SET PROBLEM
Return the lines from the line containing "0, 222), AMBER);" through the line containing "bpy.context.scene.collection.objects.link(rigid_bodies[body])" exactly. No other line should appear in the answer.

WORKING DATA
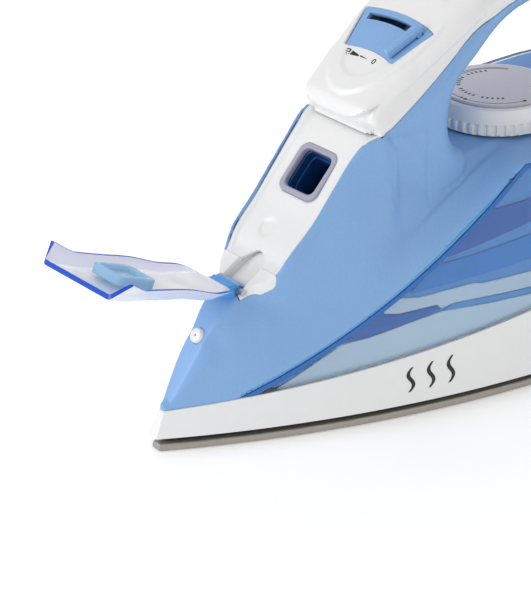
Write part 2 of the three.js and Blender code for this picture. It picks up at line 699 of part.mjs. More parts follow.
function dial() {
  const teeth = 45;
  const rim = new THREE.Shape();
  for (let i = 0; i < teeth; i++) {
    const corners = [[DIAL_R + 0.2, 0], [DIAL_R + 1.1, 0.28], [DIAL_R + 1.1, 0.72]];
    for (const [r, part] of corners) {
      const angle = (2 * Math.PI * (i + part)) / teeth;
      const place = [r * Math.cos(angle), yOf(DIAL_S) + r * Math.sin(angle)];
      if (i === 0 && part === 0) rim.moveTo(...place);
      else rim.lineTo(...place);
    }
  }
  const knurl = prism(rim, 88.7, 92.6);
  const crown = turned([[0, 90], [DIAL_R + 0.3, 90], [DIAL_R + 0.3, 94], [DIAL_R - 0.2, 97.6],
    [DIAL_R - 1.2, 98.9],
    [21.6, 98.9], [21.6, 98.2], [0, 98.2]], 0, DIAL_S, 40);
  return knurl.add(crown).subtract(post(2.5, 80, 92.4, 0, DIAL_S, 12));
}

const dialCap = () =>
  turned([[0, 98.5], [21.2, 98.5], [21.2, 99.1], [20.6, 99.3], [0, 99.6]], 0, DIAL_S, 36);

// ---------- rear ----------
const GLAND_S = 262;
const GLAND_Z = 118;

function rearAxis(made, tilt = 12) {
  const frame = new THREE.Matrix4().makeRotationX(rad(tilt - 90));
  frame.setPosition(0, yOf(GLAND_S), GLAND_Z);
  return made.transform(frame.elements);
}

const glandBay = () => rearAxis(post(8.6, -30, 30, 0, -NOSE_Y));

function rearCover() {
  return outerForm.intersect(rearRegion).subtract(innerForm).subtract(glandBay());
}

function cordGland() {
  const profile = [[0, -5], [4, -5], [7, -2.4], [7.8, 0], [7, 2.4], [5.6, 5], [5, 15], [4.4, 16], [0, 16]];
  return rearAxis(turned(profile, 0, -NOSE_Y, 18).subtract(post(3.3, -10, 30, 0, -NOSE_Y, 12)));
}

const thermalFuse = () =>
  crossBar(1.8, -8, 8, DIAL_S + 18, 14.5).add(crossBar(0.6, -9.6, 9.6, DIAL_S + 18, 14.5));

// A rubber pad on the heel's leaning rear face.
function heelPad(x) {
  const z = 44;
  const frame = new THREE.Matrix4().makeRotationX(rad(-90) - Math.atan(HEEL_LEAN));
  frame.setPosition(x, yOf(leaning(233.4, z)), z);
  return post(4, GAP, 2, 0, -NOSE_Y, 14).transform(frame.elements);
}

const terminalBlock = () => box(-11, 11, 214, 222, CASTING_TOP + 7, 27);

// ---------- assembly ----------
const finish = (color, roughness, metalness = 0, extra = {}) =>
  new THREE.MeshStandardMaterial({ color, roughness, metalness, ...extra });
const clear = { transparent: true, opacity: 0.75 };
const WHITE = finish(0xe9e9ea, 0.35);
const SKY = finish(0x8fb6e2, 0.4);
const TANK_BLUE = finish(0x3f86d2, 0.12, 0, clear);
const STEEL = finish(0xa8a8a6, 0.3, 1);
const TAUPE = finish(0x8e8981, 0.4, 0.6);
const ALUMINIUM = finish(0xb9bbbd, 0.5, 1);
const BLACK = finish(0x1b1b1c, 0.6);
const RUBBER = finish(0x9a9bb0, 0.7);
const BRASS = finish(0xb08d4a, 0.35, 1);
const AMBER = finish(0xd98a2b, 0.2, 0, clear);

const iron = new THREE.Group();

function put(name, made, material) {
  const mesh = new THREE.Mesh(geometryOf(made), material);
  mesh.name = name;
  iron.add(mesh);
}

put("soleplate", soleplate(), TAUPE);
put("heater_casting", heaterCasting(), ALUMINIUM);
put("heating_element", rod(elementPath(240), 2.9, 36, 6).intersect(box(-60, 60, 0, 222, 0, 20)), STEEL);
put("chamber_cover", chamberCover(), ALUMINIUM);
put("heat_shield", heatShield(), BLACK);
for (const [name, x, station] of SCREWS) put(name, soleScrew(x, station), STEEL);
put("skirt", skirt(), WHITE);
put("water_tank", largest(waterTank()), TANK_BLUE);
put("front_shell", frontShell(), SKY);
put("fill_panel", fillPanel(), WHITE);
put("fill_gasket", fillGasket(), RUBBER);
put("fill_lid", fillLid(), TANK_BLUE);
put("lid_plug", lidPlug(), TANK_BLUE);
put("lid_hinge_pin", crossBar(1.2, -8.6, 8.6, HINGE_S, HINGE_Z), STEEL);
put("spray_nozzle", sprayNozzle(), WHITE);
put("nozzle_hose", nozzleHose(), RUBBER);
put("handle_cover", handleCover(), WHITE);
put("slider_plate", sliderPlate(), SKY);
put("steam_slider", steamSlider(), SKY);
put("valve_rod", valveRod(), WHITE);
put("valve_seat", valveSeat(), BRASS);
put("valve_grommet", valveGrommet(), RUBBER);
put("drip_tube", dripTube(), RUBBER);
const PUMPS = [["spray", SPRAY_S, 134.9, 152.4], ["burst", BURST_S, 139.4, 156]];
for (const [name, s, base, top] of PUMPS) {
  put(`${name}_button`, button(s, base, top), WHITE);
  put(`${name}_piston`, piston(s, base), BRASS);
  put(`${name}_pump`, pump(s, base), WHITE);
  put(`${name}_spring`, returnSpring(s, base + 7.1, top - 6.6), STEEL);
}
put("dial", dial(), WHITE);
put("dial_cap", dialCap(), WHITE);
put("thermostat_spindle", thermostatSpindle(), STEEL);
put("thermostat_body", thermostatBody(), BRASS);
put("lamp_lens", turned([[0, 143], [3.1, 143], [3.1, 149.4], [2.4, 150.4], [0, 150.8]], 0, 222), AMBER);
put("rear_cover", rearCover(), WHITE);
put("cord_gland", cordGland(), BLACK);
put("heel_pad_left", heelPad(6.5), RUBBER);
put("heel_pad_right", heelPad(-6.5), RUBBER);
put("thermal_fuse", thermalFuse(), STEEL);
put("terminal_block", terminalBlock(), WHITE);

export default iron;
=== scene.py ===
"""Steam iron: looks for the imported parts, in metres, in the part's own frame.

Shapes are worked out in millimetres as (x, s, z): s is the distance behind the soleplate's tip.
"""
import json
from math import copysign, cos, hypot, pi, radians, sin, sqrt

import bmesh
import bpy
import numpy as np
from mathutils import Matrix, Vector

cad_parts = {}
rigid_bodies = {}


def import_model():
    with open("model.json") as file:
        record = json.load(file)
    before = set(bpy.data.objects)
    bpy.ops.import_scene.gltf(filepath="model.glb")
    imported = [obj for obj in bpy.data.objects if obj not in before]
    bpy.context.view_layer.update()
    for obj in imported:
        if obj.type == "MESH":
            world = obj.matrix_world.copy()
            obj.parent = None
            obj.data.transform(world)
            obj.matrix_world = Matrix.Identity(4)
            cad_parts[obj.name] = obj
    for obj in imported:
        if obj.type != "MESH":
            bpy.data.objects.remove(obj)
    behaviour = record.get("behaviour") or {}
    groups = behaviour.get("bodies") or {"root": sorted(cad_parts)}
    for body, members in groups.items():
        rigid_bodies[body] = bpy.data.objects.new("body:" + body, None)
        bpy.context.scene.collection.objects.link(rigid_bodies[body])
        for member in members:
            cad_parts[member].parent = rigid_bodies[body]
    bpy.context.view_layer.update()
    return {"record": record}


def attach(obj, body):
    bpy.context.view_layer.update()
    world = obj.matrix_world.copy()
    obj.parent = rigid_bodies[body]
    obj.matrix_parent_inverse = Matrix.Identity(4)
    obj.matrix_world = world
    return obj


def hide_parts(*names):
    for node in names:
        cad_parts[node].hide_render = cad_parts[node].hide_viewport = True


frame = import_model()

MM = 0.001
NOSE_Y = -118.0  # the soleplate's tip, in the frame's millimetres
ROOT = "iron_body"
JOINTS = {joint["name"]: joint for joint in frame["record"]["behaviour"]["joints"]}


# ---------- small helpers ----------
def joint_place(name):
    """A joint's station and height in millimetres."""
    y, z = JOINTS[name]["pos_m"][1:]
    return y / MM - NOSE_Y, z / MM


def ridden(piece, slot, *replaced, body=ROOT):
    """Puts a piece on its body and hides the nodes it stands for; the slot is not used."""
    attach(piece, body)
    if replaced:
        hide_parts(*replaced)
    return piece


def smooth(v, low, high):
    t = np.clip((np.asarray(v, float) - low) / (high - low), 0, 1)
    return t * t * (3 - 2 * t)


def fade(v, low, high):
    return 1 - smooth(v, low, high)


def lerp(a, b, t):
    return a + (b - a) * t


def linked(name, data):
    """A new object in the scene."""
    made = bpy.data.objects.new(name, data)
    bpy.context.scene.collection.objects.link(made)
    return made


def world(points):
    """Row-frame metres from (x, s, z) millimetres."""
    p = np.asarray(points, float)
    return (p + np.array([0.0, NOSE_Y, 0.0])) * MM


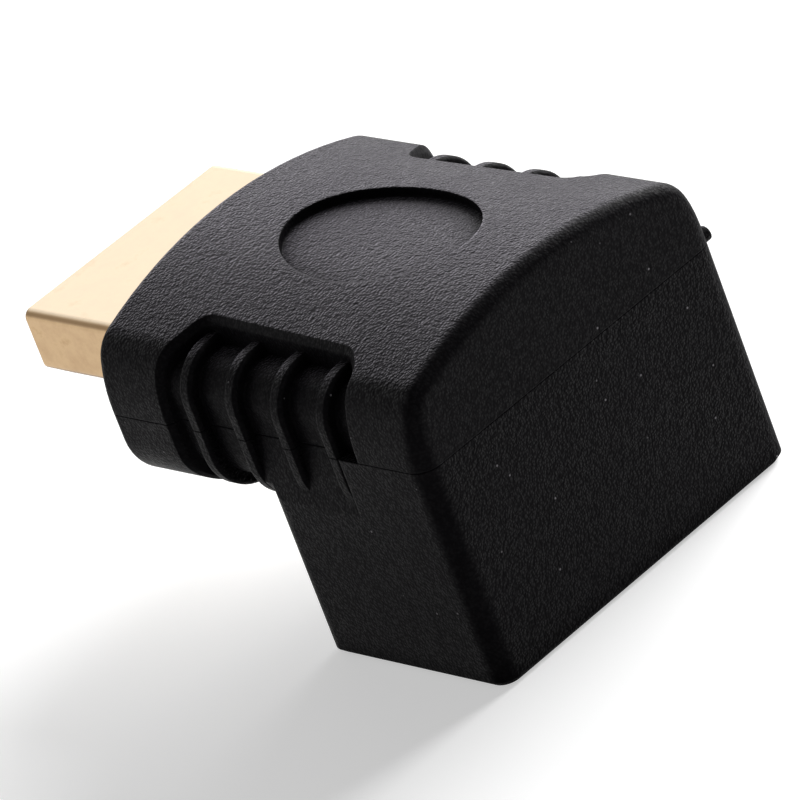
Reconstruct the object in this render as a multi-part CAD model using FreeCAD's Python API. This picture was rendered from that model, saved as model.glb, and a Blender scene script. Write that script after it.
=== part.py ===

FULL ANSWER
put("lamp_lens", turned([[0, 143], [3.1, 143], [3.1, 149.4], [2.4, 150.4], [0, 150.8]], 0, 222), AMBER);
put("rear_cover", rearCover(), WHITE);
put("cord_gland", cordGland(), BLACK);
put("heel_pad_left", heelPad(6.5), RUBBER);
put("heel_pad_right", heelPad(-6.5), RUBBER);
put("thermal_fuse", thermalFuse(), STEEL);
put("terminal_block", terminalBlock(), WHITE);

export default iron;
=== scene.py ===
"""Steam iron: looks for the imported parts, in metres, in the part's own frame.

Shapes are worked out in millimetres as (x, s, z): s is the distance behind the soleplate's tip.
"""
import json
from math import copysign, cos, hypot, pi, radians, sin, sqrt

import bmesh
import bpy
import numpy as np
from mathutils import Matrix, Vector

cad_parts = {}
rigid_bodies = {}


def import_model():
    with open("model.json") as file:
        record = json.load(file)
    before = set(bpy.data.objects)
    bpy.ops.import_scene.gltf(filepath="model.glb")
    imported = [obj for obj in bpy.data.objects if obj not in before]
    bpy.context.view_layer.update()
    for obj in imported:
        if obj.type == "MESH":
            world = obj.matrix_world.copy()
            obj.parent = None
            obj.data.transform(world)
            obj.matrix_world = Matrix.Identity(4)
            cad_parts[obj.name] = obj
    for obj in imported:
        if obj.type != "MESH":
            bpy.data.objects.remove(obj)
    behaviour = record.get("behaviour") or {}
    groups = behaviour.get("bodies") or {"root": sorted(cad_parts)}
    for body, members in groups.items():
        rigid_bodies[body] = bpy.data.objects.new("body:" + body, None)
        bpy.context.scene.collection.objects.link(rigid_bodies[body])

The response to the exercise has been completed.